Annisa Pergi Dalam Pelukan (2)

By nova.id, Kamis, 21 Februari 2013 | 06:22 WIB
Annisa Pergi Dalam Pelukan 2 (nova.id)

Setiap hari, sebelum narik angkot, Jamal mengantarnya kuliah. "Malam dia jemput lagi. Kalau dia mau, mobil orangtua saya bisa saja dibawa lari. Kan, kunci dan STNK selalu diserahkan ke dia tiap mengantar saya," tutur Devi yang sehari-hari mengenal Jamal sebagai tetangga yang baik, mudah akrab, dan pekerja keras. "Setelah menjemput saya, dia masih jaga rental Play Station (PS) miliknya dan temannya, meskipun jumlah PS-nya hanya tiga unit."

Masih kata Devi, Jamal amat pemurah dan siap membantu jika diperlukan. "Pokoknya, 100 persen saya yakin dia orang baik!" tandas Devi. Lalu kenapa Annisa nekat melompat? Dari kacamata psikolog Tara Adhisti de Thouars, faktor pemicu kenekatan Annisa dilatarbelakangi rasa cemas, takut, dan panik.

Tiga hal ini, kata Tara, muncul berdasarkan pola pikir seseorang. "Misalnya, seseorang berpikir negatif mengenai suatu hal, maka emosi yang muncul juga negatif."

Apalagi, lanjutnya, maraknya berita tentang kriminalitas dalam angkot berperan sangat besar dalam membentuk pola berpikir seseorang. "Akhirnya timbul persepsi tertentu tentang angkot yang bisa jadi kepercayaan. Seperti "angkot berbahaya" atau "harus waspada terhadap angkot". Perilaku penumpang pun jadi lebih hati-hati dan waspada saat naik angkot."

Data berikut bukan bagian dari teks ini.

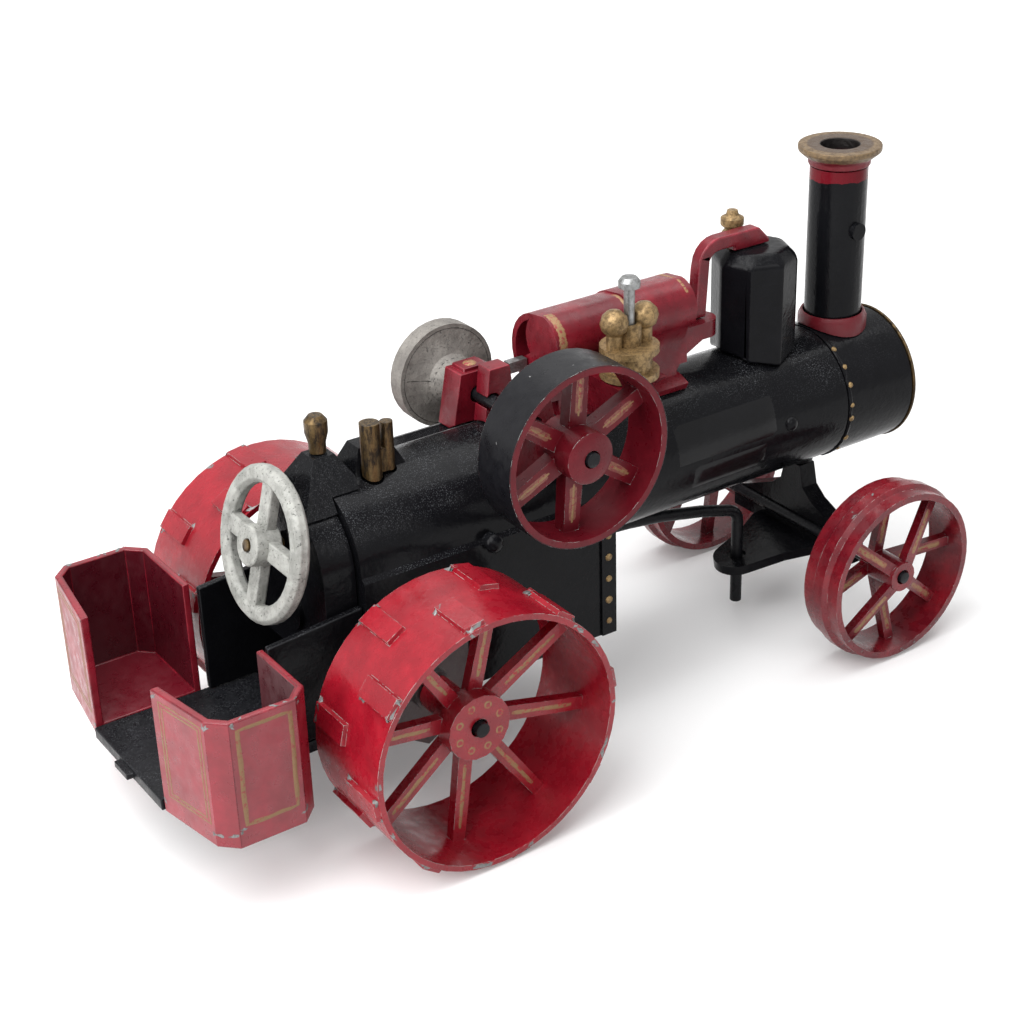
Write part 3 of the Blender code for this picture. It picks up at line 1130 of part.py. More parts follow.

Ada pun tahapan seseorang yang cemas dan panik hingga nekat melakukan hal tertentu didasarkan persepsi akan sinyal bahaya. "Sinyal ini dipelajari seseorang berdasarkan pengalaman, pengetahuan, dan instinknya." Dalam hal ini, informasi kejahatan di angkot dipelajari Annisa sebagai salah satu sinyal bahaya yang harus diwaspadai.

Alhasil, ketika ia mengalami keanehan, keganjilan, dan kecurigaan (angkot tak mau berhenti atau sopir mau mengantar tapi tak mau menurunkan), sinyal bahaya seketika jadi aktif dan menimbulkan emosi tertentu yang sangat tak nyaman. "Sebagai reaksi wajar manusia, emosi takut tadi diperkuat pola pikir negatif, seperti "Bagaimana jika diculik?" atau "Bagaimana jika sopir berniat jahat?" yang meningkatkan intensitas rasa panik."

Dalam kondisi demikian, insting melindungi diri otomastis akan muncul, "Ini manusiawi dan sangat normal. Seperti bila akan dipukul, reaksi yang keluar adalah menangkis."

Dalam kasus Annisa, kata Tara, situasi di angkot membuatnya hanya punya sedikit pilihan untuk melindungi diri. "Melompat atau menghindari situasi ancaman adalah cara paling cepat dan memungkinkan untuk dilakukan demi mengatasi rasa takut dan paniknya," urai Tara.

Untuk menghindari rasa cemas dan panik berlebihan tadi, kata Tara, bisa dimulai dengan mencoba berpikir positif dalam situasi apapun, "Emosi negatif hanya bisa dikendalikan dengan pola pikir yang lebih positif. Pastikan, pikiran negatif memang sesuai kenyataan dan bukti yang ada, sehingga emosi negatif bukan muncul tanpa alasan yang tak jelas."

Mengenai sopir angkot yang menyangkal dirinya tak ada niat jahat, menurut Tara, seharusnya bila ia berniat baik, tunjukkan dengan cara yang lebih bisa membuat nyaman. "Tentu tak ada gunanya menolong orang dengan cara membuat kepanikan yang lebih besar, dengan melakukan hal-hal yang bertolak belakang dari permintaan penumpang."